Though there is not any legal ban on children with physical disabilities to enroll at state-run or private schools, biased behavior against them and lack of required facilities deprive them of education opportunities.
Shoaib and Idress joined the ICRC’s home-based schooling four years ago. Idress started his home-based education from the 2nd grade and is now in the 6th grade. Shoaib started his home-based schooling in the 4th grade and is now a student of 8th grade.
“We have three teachers who are very kind. We are fully satisfied with them. They explain the lesson as much as we request. We also study until 09:00 PM,” Shoaib expresses his satisfaction with the ICRC-sponsored program.

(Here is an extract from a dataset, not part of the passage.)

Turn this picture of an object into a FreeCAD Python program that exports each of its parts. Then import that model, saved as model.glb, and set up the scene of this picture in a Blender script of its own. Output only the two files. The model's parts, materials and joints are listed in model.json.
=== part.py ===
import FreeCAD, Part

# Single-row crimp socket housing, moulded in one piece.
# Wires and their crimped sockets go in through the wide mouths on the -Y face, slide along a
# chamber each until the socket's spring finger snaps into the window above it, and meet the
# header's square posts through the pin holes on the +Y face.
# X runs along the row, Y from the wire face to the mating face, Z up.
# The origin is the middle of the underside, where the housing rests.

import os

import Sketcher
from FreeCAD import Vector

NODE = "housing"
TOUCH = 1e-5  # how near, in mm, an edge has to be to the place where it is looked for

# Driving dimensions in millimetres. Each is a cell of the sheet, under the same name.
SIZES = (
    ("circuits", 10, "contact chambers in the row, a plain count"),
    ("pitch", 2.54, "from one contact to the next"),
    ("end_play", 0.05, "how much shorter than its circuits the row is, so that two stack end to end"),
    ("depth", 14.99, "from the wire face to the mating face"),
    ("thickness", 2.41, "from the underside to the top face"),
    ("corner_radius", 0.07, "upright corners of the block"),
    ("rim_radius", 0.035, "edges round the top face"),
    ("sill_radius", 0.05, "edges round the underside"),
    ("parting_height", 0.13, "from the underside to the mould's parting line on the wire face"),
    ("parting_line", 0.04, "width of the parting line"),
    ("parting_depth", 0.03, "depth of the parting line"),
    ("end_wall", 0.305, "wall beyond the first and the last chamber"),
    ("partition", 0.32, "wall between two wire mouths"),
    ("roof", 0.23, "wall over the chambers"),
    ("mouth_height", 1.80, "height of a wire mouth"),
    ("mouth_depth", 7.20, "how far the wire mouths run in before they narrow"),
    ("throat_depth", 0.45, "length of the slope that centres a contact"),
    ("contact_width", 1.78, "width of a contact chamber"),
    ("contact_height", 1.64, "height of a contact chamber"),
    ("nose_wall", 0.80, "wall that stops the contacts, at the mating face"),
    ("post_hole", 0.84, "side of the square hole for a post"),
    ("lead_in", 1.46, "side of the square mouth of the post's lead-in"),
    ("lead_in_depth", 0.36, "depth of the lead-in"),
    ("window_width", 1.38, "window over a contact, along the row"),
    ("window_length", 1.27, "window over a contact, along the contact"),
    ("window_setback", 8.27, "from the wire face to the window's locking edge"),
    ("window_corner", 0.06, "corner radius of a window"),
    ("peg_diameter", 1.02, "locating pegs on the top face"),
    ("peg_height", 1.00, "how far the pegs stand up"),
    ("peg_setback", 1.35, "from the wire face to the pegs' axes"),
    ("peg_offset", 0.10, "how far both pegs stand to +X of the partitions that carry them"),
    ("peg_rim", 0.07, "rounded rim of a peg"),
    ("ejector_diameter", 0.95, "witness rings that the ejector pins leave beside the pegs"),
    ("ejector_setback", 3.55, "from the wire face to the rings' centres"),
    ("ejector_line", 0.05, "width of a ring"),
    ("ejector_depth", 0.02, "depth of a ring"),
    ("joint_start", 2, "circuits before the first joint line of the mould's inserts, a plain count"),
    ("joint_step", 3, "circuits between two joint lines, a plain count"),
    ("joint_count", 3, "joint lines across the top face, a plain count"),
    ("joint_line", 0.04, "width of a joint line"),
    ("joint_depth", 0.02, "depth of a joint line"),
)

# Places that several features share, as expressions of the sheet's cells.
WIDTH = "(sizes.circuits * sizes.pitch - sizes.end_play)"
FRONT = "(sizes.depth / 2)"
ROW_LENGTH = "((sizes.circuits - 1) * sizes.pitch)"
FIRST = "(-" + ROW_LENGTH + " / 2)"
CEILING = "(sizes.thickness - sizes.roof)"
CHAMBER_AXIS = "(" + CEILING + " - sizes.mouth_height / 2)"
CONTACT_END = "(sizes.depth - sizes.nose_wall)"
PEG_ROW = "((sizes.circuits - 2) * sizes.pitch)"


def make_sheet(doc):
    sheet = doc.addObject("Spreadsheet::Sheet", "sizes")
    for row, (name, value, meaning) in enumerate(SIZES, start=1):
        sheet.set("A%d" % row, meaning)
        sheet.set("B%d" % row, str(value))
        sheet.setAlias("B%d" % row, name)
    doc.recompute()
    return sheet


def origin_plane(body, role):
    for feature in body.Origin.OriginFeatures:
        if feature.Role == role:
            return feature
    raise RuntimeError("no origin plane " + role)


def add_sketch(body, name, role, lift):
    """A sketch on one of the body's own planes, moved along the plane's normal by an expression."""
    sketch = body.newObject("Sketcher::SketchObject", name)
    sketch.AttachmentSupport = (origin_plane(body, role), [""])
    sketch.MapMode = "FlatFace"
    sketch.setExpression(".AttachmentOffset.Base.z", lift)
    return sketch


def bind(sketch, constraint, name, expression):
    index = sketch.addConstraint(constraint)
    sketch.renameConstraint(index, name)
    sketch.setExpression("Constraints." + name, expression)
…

I felt tired passing through the zigzagged valleys to reach Wahida’s house in Baraki square of Kabul city. But this is the route her teacher, Arezo, takes six days a week. Earning a bachelor’s degree in psychology from Kabul University four years ago, Arezo joined the ICRC’s home-based schooling program. With a bit of stress occupying her mind, she began to teach the persons with disabilities and motivate them to stand on their own. “I gradually associated with my students and we are a family now,” she says.
Eight years ago, Jalaluddin joined the ICRC’s home-based schooling program. He has gone through many hardships and difficulties in shuttling between remote houses belonging to children with disabilities. Going to the remote suburbs of Kabul in Tapa Kachaloo and then making it to the house of Shoaib and Idress in Khairkhana, Jalaluddin enjoys his career as a tutor. He has two bachelor’s degrees in computer science and economics. As Jalaluddin put it, he adores his career despite its hardships and determined to continue it. “Serving the children with disability is serving the [whole] society. I am completely satisfied with my career.”

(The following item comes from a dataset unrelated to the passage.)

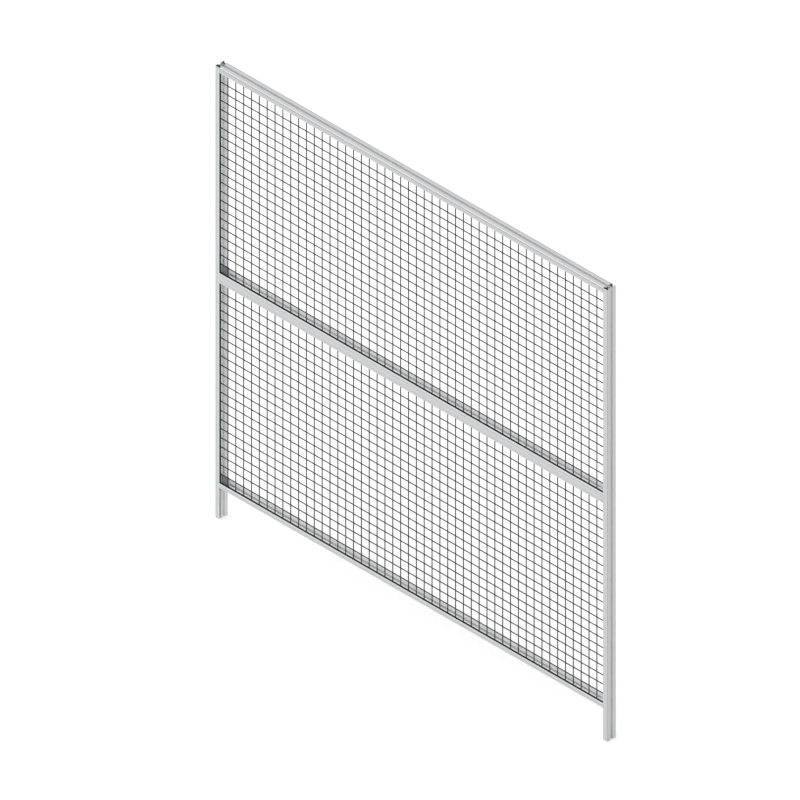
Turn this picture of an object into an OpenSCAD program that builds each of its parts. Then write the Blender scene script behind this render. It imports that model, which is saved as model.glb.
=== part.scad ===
// Machine guard fence panel: a frame of slotted aluminium profiles that holds two
// fields of welded wire mesh, with the two posts running on below as legs.
// Millimetres, +Z up, front face towards -Y. The origin is on the cut foot of the
// left post, at the centre of its profile.

/* [Frame] */
// Width over both posts
panel_w = 2000; // [1200:50:2400]
// Height of the posts
panel_h = 2000; // [1600:50:2400]
// Length of the legs below the bottom rail
leg_h = 137.5; // [80:2.5:250]

/* [Profiles] */
// Width of a post, and height of the top and bottom rails
profile_w = 22.5; // [22.5:0.5:30]
// Depth of every profile, front to back
profile_d = 45; // [45:1:60]
// Height of the middle rail
mid_h = 45; // [45:1:60]
// Radius of the outer corners
corner_r = 1.6; // [0.8:0.2:1.8]
// Radius of the front corner on the closed side, away from the panel groove
nose_r = 4.8; // [3:0.2:5]
// Depth of the scribed centre lines on the front faces
scribe_d = 0.6; // [0.2:0.1:0.8]
// Height of the strip of front face that each scribed line is centred on
scribe_module = 22.5; // [18:0.5:22.5]

/* [T-slots] */
// Width of the slot's mouth
slot_w = 10; // [8:0.5:11]
// Thickness of the lips on each side of the mouth
slot_lip = 3; // [2:0.25:3.5]
// Width of the slot behind the lips
slot_inner_w = 15; // [14:0.5:15.5]
// Depth of the slot's full width behind the lips
slot_shoulder = 2.5; // [2:0.25:2.75]
// Width of the slot's floor
slot_floor_w = 9; // [6:0.5:10]
// Depth of the tapered part, from the full width to the floor
slot_taper = 3.5; // [3:0.25:4]

/* [Deep slots, in the back of the narrow profiles] */
// Width of a deep slot behind its lips
deep_inner_w = 18; // [15:0.5:18]
// Depth of its full width behind the lips
deep_shoulder = 3; // [2.5:0.25:3.25]
// Width of its floor
deep_floor_w = 7; // [6:0.5:8]
// Depth of its tapered part
deep_taper = 8; // [6:0.5:8]

/* [Panel groove] */
// Thickness of the front wall, in front of the groove
front_wall = 1.8; // [1.8:0.1:2.4]
// Width of the groove, front to back
groove_w = 8.4; // [8:0.1:9]
// Depth of the groove
groove_d = 19; // [16:0.5:20]
// Width of the relief in the groove's back wall, in the narrow profiles
relief_w = 8; // [6:0.5:9]
// Depth of the relief
relief_d = 3.8; // [3:0.2:4]

/* [Middle rail chambers] */
// Diameter of the core bore
core_d = 8.5; // [6:0.5:10]
// Thickness of the tube round the core bore
core_wall = 2.5; // [2:0.25:3]
// Thickness of the inner walls and webs
chamber_wall = 2; // [1.5:0.25:2.5]

/* [Wire mesh] */
// Distance between wires, before it is evened out over a field
mesh_pitch = 40; // [40:5:60]
// Thickness of a wire across its corners
wire_d = 4; // [3:0.1:4.2]
// Depth to which two wires are welded into each other
weld_sink = 0.3; // [0.2:0.05:0.5]
// Distance from a post's inner face to the first upright wire, inside the groove
edge_inset = 2.5; // [2:0.5:5]
// Distance that the mesh has slid to the right in its grooves
mesh_slide = 2.9; // [0:0.1:3]
// Distance that the mesh has settled downwards in its grooves
mesh_settle = 2.5; // [0:0.1:3]
// Length of the wires inside each groove
wire_reach = 12; // [9:0.5:12]

/* [Edge strips] */
// Thickness of the strip behind the wire ends
strip_back = 1.5; // [1:0.25:2]
// Clearance between the wire ends and the back of the strip
strip_clear = 0.3; // [0.2:0.1:0.5]

/* [Corner plates] */
// Thickness of a corner plate
plate_t = 1.5; // [1:0.25:3]

/* [Slot keys] */
// Length of each leg of a key, from the inner corner
key_leg = 35; // [25:1:40]
// Thickness of a key
key_t = 3.5; // [3:0.25:3.5]
// Width of a key behind the lips
key_w = 12; // [10:0.5:12]
// Clearance between the neck of a key and the slot's mouth, both sides together
key_clear = 0.4; // [0.2:0.1:0.8]

/* [Plugs in the top ends of the posts] */
// Length of a plug, down into the post
plug_h = 8; // [5:0.5:12]
// Distance from the cut end down to a plug
plug_sink = 0.5; // [0.25:0.25:1]
// Clearance between a plug and the walls of its hollow
plug_clear = 0.2; // [0.1:0.05:0.3]

/* [Hidden] */

$fn = 32;
cut = 1;                                  // how far a cutting shape runs past a face
slot_d = slot_lip + slot_shoulder + slot_taper;
scribe_w = 2 * scribe_d;

front_y = -profile_d / 2;
left_x = profile_w / 2;                   // inner face of the left post
right_x = panel_w - profile_w * 3 / 2;    // inner face of the right post
field_w = right_x - left_x;
field_h = (panel_h - leg_h - 2 * profile_w - mid_h) / 2;
bottom_z = leg_h;
lower_z = bottom_z + profile_w;           // floor of the lower field
mid_z = lower_z + field_h;
upper_z = mid_z + mid_h;                  // floor of the upper field
top_z = upper_z + field_h;

mesh_y = front_y + front_wall + groove_w / 2;
wire_flat = wire_d * cos(30);             // thickness of a wire across its flats
layer_step = wire_flat - weld_sink;       // from one layer of wires to the other
mesh_t = wire_flat + layer_step;
cells_x = round((field_w + 2 * edge_inset) / mesh_pitch);
cells_z = round(field_h / mesh_pitch);
pitch_x = (field_w + 2 * edge_inset) / cells_x;
pitch_z = field_h / cells_z;
first_x = left_x - edge_inset + mesh_slide;   // the first upright wire
strip_d = wire_reach + strip_clear + strip_back;

// ---- Profile sections: x runs across the profile, y from its front to its back ----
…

12 of Jalaluddin’s students have made their way to Afghanistan’s universities to pursue their higher educations. “I have an average number of eight students each year and sometimes it raises to 13 students. I have taught an estimated 50 students over the past eight years and 10 of them have graduated from high school.”
ICRC’s home-based schooling
In 1996 after the Taliban captured the capital Kabul, the ICRC initiated a schooling program for the PWDs. As the war continued to injure more, the ICRC decided to cover more areas in the country which includes Herat, Balkh, Nangarhar, Parwan, Kapisa, and Panjshir provinces.
Since 1996, a total of 191 Persons with disabilities have so far graduated from the 12th grade. “We had 199 students across the country in 2020 with 45 newly admitted ones. Ten students graduated from the 12th grade in that year and five others could learn to read and write after taking literacy courses,” a source from ICRC told Kabul Now.
Eisa Tabish, the acting team leader of the ICRC’s home-based schooling in Kabul, says out of six members of the team, four are persons with disabilities. “We have two headmasters with a disability and two supervisors with disability.”
The team members are in love with their career, says Tabish, noting that the program is now more than just a normal education program. “If necessary I work even during the holidays. I won’t leave it for work with better privileges in other places because we have grown and learned here.”
In 2020, of the 194 teachers who worked with the ICRC’s home-based schooling program, 40 were persons with disabilities. A total of 75 teachers are currently busy teaching 94 students through the program in Kabul.
Izmaray Hussaini is a member of the ICRC’s monitoring team who oversight the implementation of its home-based schooling and rehabilitation program. He was disabled by war nearly 27 years ago.
Some of the participants of the program have graduated from universities. “The ICRC paid stationery costs for whoever pursued their higher education in state-run universities and paid the whole education costs for whoever pursued higher education in private universities,” he said.